For the entries that follow, tally the lines holding the string "code". Give the total and nothing else.

## begin Given records

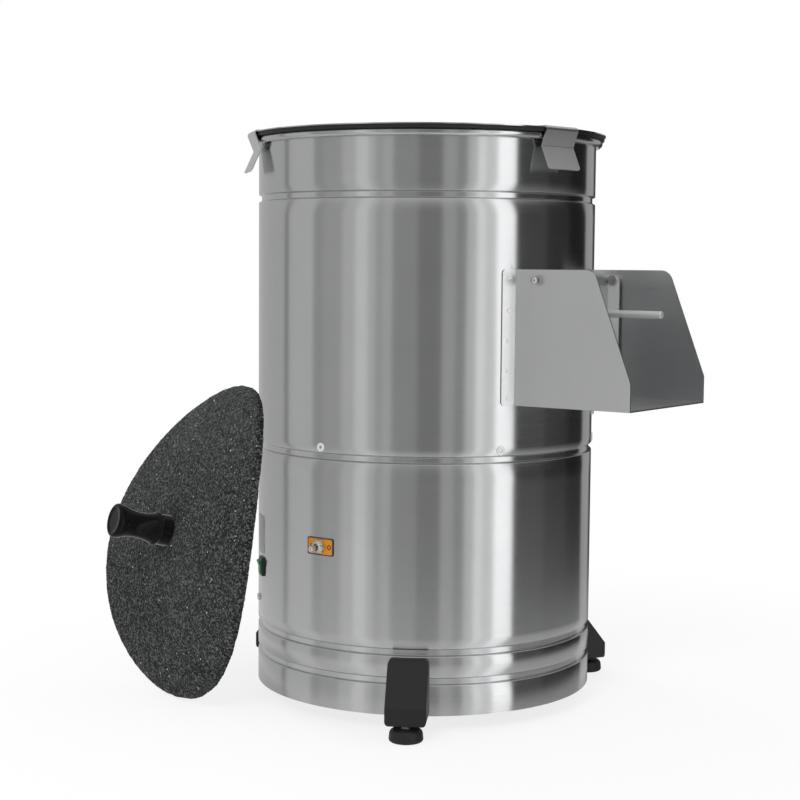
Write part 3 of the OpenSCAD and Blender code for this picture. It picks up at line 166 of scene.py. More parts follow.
# Fine parallel marks of a brush or a belt, long in two directions and narrow in the third, on a sheet
# whose face is a little wavy, so that straight reflections waver
def makeBrushMarks():
    group, given, result = makeGroup(
        "brushMarks",
        [("Along", "NodeSocketFloat", 6.0), ("Across", "NodeSocketFloat", 1400.0),
         ("Depth", "NodeSocketFloat", 0.05), ("Patches", "NodeSocketFloat", 9.0),
         ("Waves", "NodeSocketFloat", 0.0)],
        [("Marks", "NodeSocketFloat"), ("Smudge", "NodeSocketFloat"), ("Normal", "NodeSocketVector")],
    )
    links = group.links
    where = addNode(group, "ShaderNodeTexCoord")
    scale = addNode(group, "ShaderNodeCombineXYZ")
    links.new(given.outputs["Along"], scale.inputs[0])
    links.new(given.outputs["Along"], scale.inputs[1])
    links.new(given.outputs["Across"], scale.inputs[2])
    stretch = addNode(group, "ShaderNodeVectorMath", operation="MULTIPLY")
    links.new(where.outputs["Object"], stretch.inputs[0])
    links.new(scale.outputs[0], stretch.inputs[1])
    lines = addNode(group, "ShaderNodeTexNoise", {"Scale": 1.0, "Detail": 5.0, "Roughness": 0.65})
    links.new(stretch.outputs[0], lines.inputs["Vector"])
    patches = addNode(group, "ShaderNodeTexNoise", {"Detail": 4.0, "Roughness": 0.6})
    links.new(where.outputs["Object"], patches.inputs["Vector"])
    links.new(given.outputs["Patches"], patches.inputs["Scale"])
    drawn = addNode(group, "ShaderNodeVectorMath", operation="MULTIPLY")
    drawn.inputs[1].default_value = (22, 22, 3.2)
    links.new(where.outputs["Object"], drawn.inputs[0])
    sheet = addNode(group, "ShaderNodeTexNoise", {"Scale": 1.0, "Detail": 1.5, "Roughness": 0.45})
    links.new(drawn.outputs[0], sheet.inputs["Vector"])
    wavy = addNode(group, "ShaderNodeBump", {"Distance": 0.001})
    links.new(given.outputs["Waves"], wavy.inputs["Strength"])
    links.new(sheet.outputs["Fac"], wavy.inputs["Height"])
    bump = addNode(group, "ShaderNodeBump", {"Distance": 0.0004})
    links.new(given.outputs["Depth"], bump.inputs["Strength"])
    links.new(lines.outputs["Fac"], bump.inputs["Height"])
    links.new(wavy.outputs["Normal"], bump.inputs["Normal"])
    links.new(lines.outputs["Fac"], result.inputs["Marks"])
    links.new(patches.outputs["Fac"], result.inputs["Smudge"])
    links.new(bump.outputs["Normal"], result.inputs["Normal"])
    return group


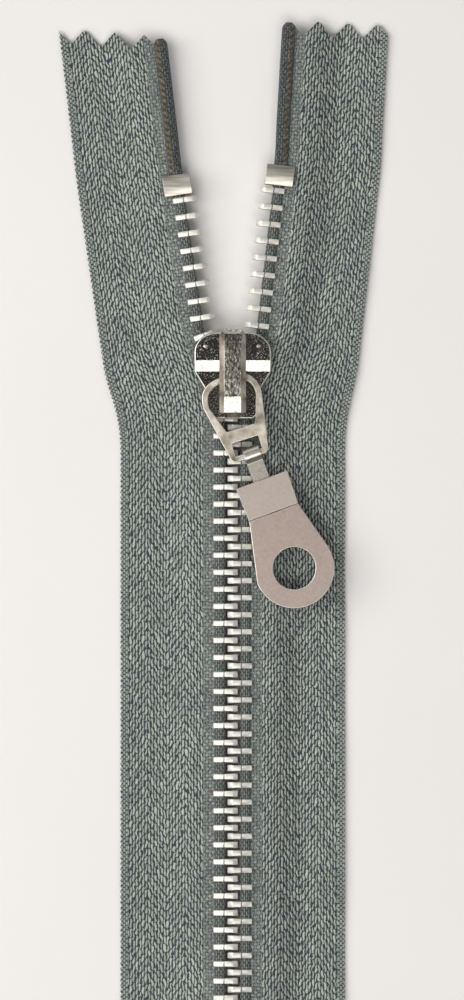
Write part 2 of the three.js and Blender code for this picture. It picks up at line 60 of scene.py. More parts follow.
# How many degrees an open side's parts lean, and where each part ends on the closed chain.
OPEN_SIDES = {
    "left": dict(side=-1, leg=8.3, mouth=19.2, tail=1.6,
                 meets=-2.57, mouth_top=7.35, leg_top=17.27, stop=26.705),
    "right": dict(side=1, leg=6.5, mouth=17.5, tail=3.2,
                  meets=-1.33, mouth_top=6.11, leg_top=18.51, stop=27.945),
}
STOP_LENGTH = 3.0
TAIL_BEND_BELOW = 2
TAIL_BEND_LENGTH = 8
TAPE_INNER = 2.2
TAPE_OUTER = 16.3
TAPE_FOOT = -142.4
TAPE_THICK = 0.5
MARGIN_Z = 0.35
FALL_FROM = 5.2
FALL_WIDTH = 5.3
WAVES_FROM = 8
WAVES_WIDTH = 5
WAVES_LIFT = 0.17
WAVES = [(0.10, 6.1, 0.0), (0.07, 2.9, 1.7)]
PUCKER_HEIGHT = 0.7
PUCKER_LENGTH = 6
PUCKER_WIDTH = 3
PUCKER_AT = 11.5
PUCKER_Y = -1
PUCKER_LEAN = 0.5
PUCKER_LEAN_FROM = 9
BEND_FROM = -6.5
BEND_LENGTH = 16.5
BEND_SLANT = 0.444
BEND_AT = 2.8
SPLIT_Y = 11.7
CUT_ENDS = {
    "left": dict(inner=49.0, outer=52.0, valley=1.9, pitch=4.3),
    "right": dict(inner=51.1, outer=51.3, valley=4.0, pitch=4.3),
}
PINK_DEPTH = 2.4
COLUMNS = 30
LOWER_ROWS = 366
UPPER_ROWS = 116
SCALLOP = 0.1


def smooth(t):
    t = np.clip(t, 0, 1)
    return t * t * (3 - 2 * t)


def turned(x, y, centre, degrees):
    cosine = np.cos(np.radians(degrees))
    sine = np.sin(np.radians(degrees))
    dx = x - centre[0]
    dy = y - centre[1]
    return centre[0] + dx * cosine - dy * sine, centre[1] + dx * sine + dy * cosine


def swung_leg(way, x, y):
    return turned(x, y, (way["side"] * BEAD_X, LEG_PIVOT_Y), -way["side"] * way["leg"])


def in_leg(way, x, y):
    """Where a spot of the closed chain is on the open leg, whose tail bends back above the stop."""
    stop_top = way["stop"] + STOP_LENGTH
    bend = way["side"] * way["tail"] * smooth((y - stop_top + TAIL_BEND_BELOW) / TAIL_BEND_LENGTH)
    return swung_leg(way, *turned(x, y, (way["side"] * BEAD_X, stop_top), bend))


def opened_tape(way, away, y):
    x = way["side"] * away
    leg_x, leg_y = in_leg(way, x, y)
    share = smooth((y - BEND_FROM + BEND_SLANT * (away - BEND_AT)) / BEND_LENGTH)
    return x + share * (leg_x - x), y + share * (leg_y - y)


def tape_height(away, y):
    fall = CHAIN_Z - (CHAIN_Z - MARGIN_Z) * smooth((away - FALL_FROM) / FALL_WIDTH)
    wave = sum(height * np.sin(y / length + start) for height, length, start in WAVES)
    outer = smooth((away - WAVES_FROM) / WAVES_WIDTH)
    along = (y - PUCKER_Y + PUCKER_LEAN * (away - PUCKER_LEAN_FROM)) / PUCKER_LENGTH
    across = (away - PUCKER_AT) / PUCKER_WIDTH
    pucker = PUCKER_HEIGHT * np.exp(-(along ** 2)) * np.exp(-(across ** 2))
    return fall + outer * (WAVES_LIFT + wave) + pucker


def foot(side_name, away):
    return away * 0 + TAPE_FOOT


def split(side_name, away):
    return SPLIT_Y - BEND_SLANT * (away - BEND_AT)


def pinked_end(side_name, away):
    cut = CUT_ENDS[side_name]
    line = cut["inner"] + (cut["outer"] - cut["inner"]) * (away - TAPE_INNER) / (TAPE_OUTER - TAPE_INNER)
    step = (away - cut["valley"]) / cut["pitch"] % 1
    return line + PINK_DEPTH * (0.5 - 2 * abs(step - 0.5))


def new_piece(name, mesh):
    piece = bpy.data.objects.new(name, mesh)
    bpy.context.collection.objects.link(piece)
    return piece


def select_only(piece):
    bpy.ops.object.select_all(action="DESELECT")
    piece.select_set(True)
    bpy.context.view_layer.objects.active = piece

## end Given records

_Written solution_. 2